Harvard university has 3500 acres of woodland that it uses for research and teaching. A project started in 2005 is attempting to measure the best way for the Eastern Hemlock tree to go extinct.
In 1951, the woolly adelgid, a pest that attacks the Eastern Hemlock and slowly suffocates it, was accidentally introduced to North America. Where it doesn't severely damage the trees in Asia, it kills the Eastern Hemlock that grows from Georgia up through Canada. There will most likely be no “cure” for this bug, and the weather is warming in Canada which allows the pest to travel farther up north.

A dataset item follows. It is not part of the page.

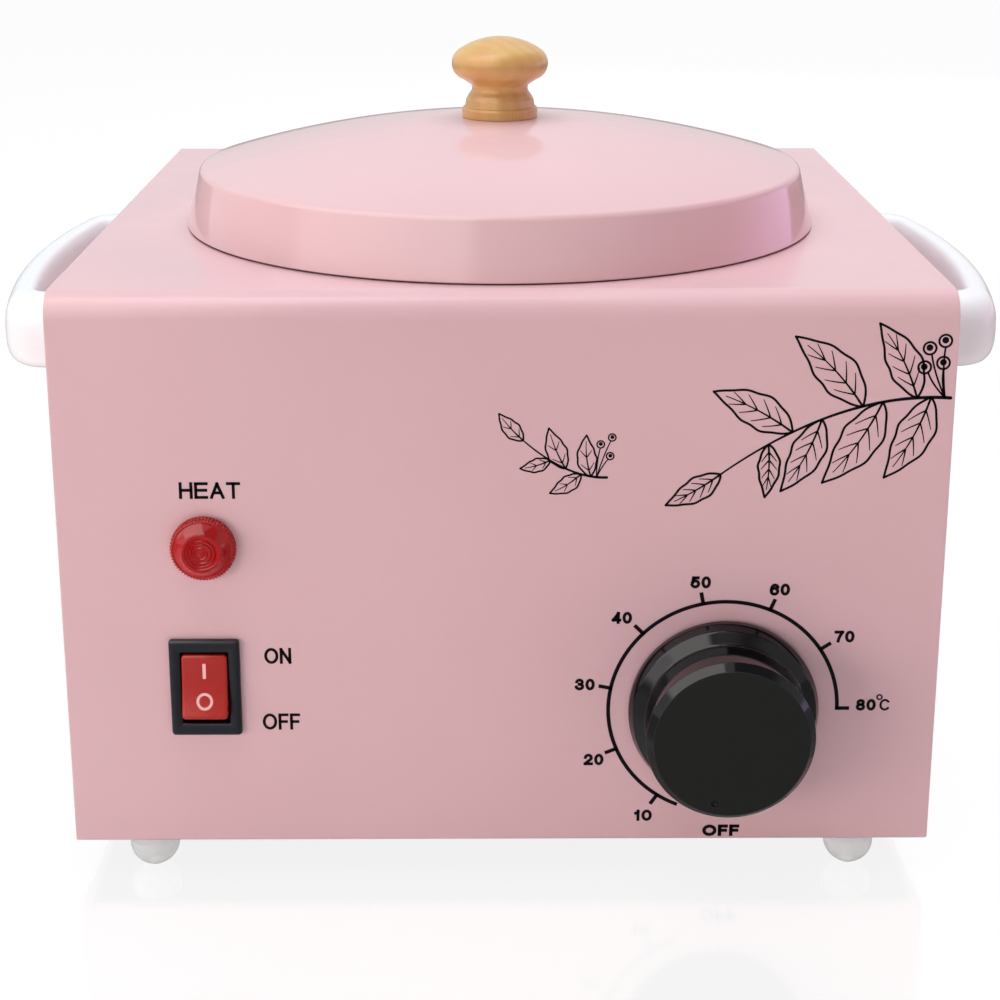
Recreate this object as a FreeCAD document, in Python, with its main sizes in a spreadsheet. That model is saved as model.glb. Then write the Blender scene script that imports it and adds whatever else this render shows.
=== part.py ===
import FreeCAD, Part
import math
import os
import re
import Sketcher
from FreeCAD import Placement, Rotation, Vector

# Candle wax melter: a folded steel housing that carries a heated well, a lift-out pot with a
# domed lid, two bow handles and a front panel with a dial, a rocker switch and a lamp.
# Frame: X to the right, Y from front to back, Z up, origin on the floor under the middle.

SIZES = {
    "Housing": {
        "CaseWidth": 300,
        "CaseDepth": 310,
        "CaseHeight": 198,
        "SheetWall": 1.0,
        "BendRadius": 9,
        "LipWidth": 18,
        "LipBend": 2,
        "SideInset": 0.5,
        "FlangeWidth": 12,
        "BaseInset": 4,
        "VentLength": 60,
        "VentWidth": 4,
        "VentPitch": 12,
        "VentCount": 9,
        "BaseScrewRadius": 1.5,
        "BaseScrewLength": 4,
        "BaseScrewHead": 3,
        "BaseScrewHeadHeight": 1.5,
        "BaseScrewSpread": 96,
    },
    "Feet": {
        "FootHeight": 13,
        "FootRadius": 8.75,
        "FootFlat": 2.5,
        "FootNeck": 7.4,
        "FootNeckHeight": 1.6,
        "FootStem": 2.4,
        "FootBarb": 3.6,
        "FootTip": 1.2,
        "FootBarbHeight": 4,
        "FootFromSide": 26,
        "FootFromFront": 10,
    },
    "Pot and well": {
        "PotRadius": 104,
        "PotWall": 1.2,
        "SpaceUnderPot": 60,
        "PotCorner": 12,
        "PotRim": 9,
        "BeadHeight": 3.4,
        "BeadRound": 1.5,
        "PotEdgeRound": 0.6,
        "PotGap": 3,
        "SeatGap": 0.3,
        "FloorGap": 1.2,
        "WellWall": 1,
        "WellFlange": 6,
        "WellHoleGap": 0.5,
    },
    "Lid": {
        "LidFromFront": 12.1,
        "LidOverhang": 6.4,
        "LidGap": 0.6,
        "LidWall": 0.9,
        "SkirtHeight": 21.4,
        "SkirtTaper": 5.4,
        "ShoulderRadius": 3,
        "DomeRise": 17.5,
    },
    "Lid knob": {
        "GripFoot": 14.5,
        "GripFootHeight": 3.6,
        "GripFootRound": 0.9,
        "GripRing": 13.3,
        "GripRingTop": 12.2,
        "GripRingHeight": 7.8,
        "GripNeck": 9.7,
        "GripNeckHeight": 11.4,
        "GripNeckRound": 2,
        "GripHead": 18.4,
        "GripHeadHeight": 20.2,
        "GripRound": 6.2,
        "GripChinAngle": 70,
        "GripCrownAngle": 55,
        "GripScrewRadius": 2,
        "GripScrewLength": 16,
        "GripScrewHead": 4,
        "GripScrewHeadHeight": 2.6,
        "GripWasher": 7,
        "GripWasherWall": 1,
    },
    "Handles": {
        "HandleFromTop": 10,
        "HandleFromFront": 29,
        "HandleLength": 176,
        "HandleHeight": 26,
        "HandleReach": 31,
        "HandleShoulder": 22,
        "HandleSlant": 6,
        "HandleBar": 12,
        "HandleLeg": 24,
        "HandleCorner": 15,
        "WindowCorner": 7,
        "HandleRound": 5,
        "HandleScrewRadius": 2,
        "HandleScrewLength": 14,
        "HandleScrewHead": 4,
        "HandleScrewHeadHeight": 2.4,
    },
    "Heater": {
        "HeaterRadius": 84,
        "HeaterThick": 9,
        "HeaterStud": 3,
        "HeaterStudLength": 18,
        "NutFlats": 10,
        "NutHeight": 5,
        "HeaterPinSpread": 12,
        "HeaterPinForward": 60,
        "HeaterPinRadius": 4,
        "HeaterPinLength": 9,
        "PadThick": 8,
        "PadOverhang": 14,
        "SleeveWall": 8,
        "SleeveClearance": 0.1,
        "SleeveGap": 26,
        "SleeveBelowTop": 6,
        "PadHoleGap": 3,
    },
    "Thermostat": {
        "DialFromRight": 73.7,
        "DialFromBottom": 50.7,
        "KnobGap": 0.6,
        "KnobProjection": 28,
        "KnobRadius": 32.8,
        "KnobFlangeHeight": 3,
        "KnobFlangeRound": 1,
        "KnobShoulder": 31.4,
        "KnobShoulderHeight": 6.6,
        "KnobShoulderRound": 1.5,
        "KnobWaist": 27.4,
        "KnobWaistHeight": 9.4,
        "KnobCap": 28.4,
        "KnobCapHeight": 25.6,
        "KnobFace": 26.6,
        "KnobWall": 2.2,
        "KnobHub": 6.5,
        "KnobHubGap": 1.2,
        "KnobDimple": 0.9,
        "KnobDimpleFromCentre": 22,
        "ShaftRadius": 3,
        "ShaftFlat": 1.5,
        "ShaftOut": 17,
        "ShaftIn": 20,
        "RunningGap": 0.05,
        "PressGap": 0.02,
        "BushRadius": 4.8,
        "BushOut": 3,
        "ControlWidth": 46,
        "ControlHeight": 40,
        "ControlDepth": 26,
        "ControlCorner": 2.4,
        "ControlScrewSpread": 14,
        "ControlScrewRadius": 2,
        "ControlScrewHead": 3.5,
        "ControlScrewHeadHeight": 2.2,
        "ControlScrewLength": 8,
        "PanelHoleGap": 0.4,
        "BladeWidth": 6.3,
        "BladeWall": 0.8,
        "BladeLength": 8,
        "ControlBladeSpread": 10,
    },
    "Sensing bulb": {
        "BulbFromDial": 5,
        "BulbRadius": 3,
        "BulbLength": 70,
        "BulbAboveCorner": 7,
        "CapillaryRadius": 0.8,
        "ClipWall": 0.8,
        "ClipHeight": 12,
    },
    "Cut-out": {
        "CutoutRadius": 8.5,
        "CutoutHeight": 8,
        "CutoutRight": 36,
        "CutoutForward": 30,
        "CutoutPlateLength": 32,
        "CutoutPlateWidth": 10,
        "CutoutScrewSpread": 12,
        "CutoutScrewRadius": 1.5,
        "CutoutScrewHead": 2.7,
        "CutoutScrewHeadHeight": 1.5,
        "CutoutBladeSpread": 4.5,
    },
    "Lamp": {
        "LampFromLeft": 49.3,
        "LampFromBottom": 110.5,
        "LampRadius": 11.2,
        "LampRimHeight": 3.2,
        "LampRound": 1,
        "LampFace": 7.6,
        "LampHeight": 7,
        "LampStem": 6,
        "LampStemLength": 18,
        "LampNutFlats": 17,
        "LampNutHeight": 4,
        "LampLeadSpread": 3,
    },
    "Switch": {
        "SwitchFromLeft": 48,
        "SwitchFromBottom": 59.5,
        "BezelWidth": 24.2,
        "BezelHeight": 35.4,
        "BezelProud": 2.2,
        "BezelBevel": 1,
        "SwitchBodyWidth": 21.6,
        "SwitchBodyHeight": 30,
        "SwitchBodyDepth": 24,
        "RockerWidth": 15.5,
        "RockerHeight": 22.8,
        "RockerEnd": 4.4,
        "RockerMiddle": 3.2,
        "RockerEdge": 1.1,
        "RockerFoot": 14,
        "RockerDepth": 8,
        "RockerSideGap": 0.35,
        "RockerEndGap": 1.7,
        "RockerWellDepth": 12,
        "PivotDepth": 4,
        "PivotRadius": 1.5,
        "PivotLength": 1.2,
        "RockerTilt": 9,
        "SwitchBladeAcross": 7,
        "SwitchBladeUp": 7,
    },
    "Mains inlet": {
        "InletFromSide": 48,
        "InletFromBottom": 40,
        "InletProud": 3,
        "InletFlangeWidth": 50,
        "InletFlangeHeight": 31,
        "InletFlangeCorner": 4,
        "InletBodyWidth": 27.6,
        "InletBodyHeight": 21,
        "InletDepth": 20,
        "SocketWidth": 24.2,
        "SocketHeight": 16.6,
        "SocketDepth": 17,
        "SocketCorner": 4,
        "InletPinAcross": 7,
        "InletPinUp": 2,
        "InletPinWidth": 2,
        "InletPinHeight": 4,
        "InletPinOut": 11,
        "InletPinTail": 8,
        "InletScrewSpread": 20,
        "InletScrewRadius": 1.5,
        "InletScrewHead": 2.8,
        "InletScrewHeadHeight": 1.8,
        "InletScrewLength": 8,
    },
    "Wiring": {
        "WireRadius": 1.1,
        "WireBend": 4,
        "WireAboveBase": 10,
        "WireStep": 8,
        "WireRun": 14,
        "EarthAcross": 30,
        "EarthRun": 24,
        "EarthStudRadius": 2,
        "EarthStudHeight": 11,
        "EarthHead": 3.5,
        "EarthHeadHeight": 1.6,
        "EarthNutFlats": 7,
        "EarthNutHeight": 3,
    },
}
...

Some land owners are harvesting their stock of hemlocks before they are infected so that the wood can be sold before it begins to rot.
The question the researchers are asking is if there is a “preferred” way for the population to go extinct. How is the rest of the forest affected if the trees are left to rot or are felled en masse. An article about the Nature Conservancy's plan to manage the pests is here.
“Hemlock forests are remarkable for their shadiness, low temperatures, and stillness.
In stark contrast to the brightness allowed by the leaves of a hardwood forest, the needles and branches of hemlock trees are arranged in horizontal, overlapping patterns, absorbing 99% of available light before it reaches the ground. By blocking the light from seedlings growing on the forest floor, the shade-tolerant hemlock ensures a forest in which it alone dominates: few other species of trees can tolerate such dim conditions.
The incredibly unique habitat that hemlocks provide for a number of species (including red-backed salamanders, soil arthropods, web-building spiders, hemlock trout, migrating birds, barred owls, porcupines, fisher weasels, snowshoe hares, and moose) underscore the important role hemlock forests play in adding to the diversity of ecosystems on a regional scale.”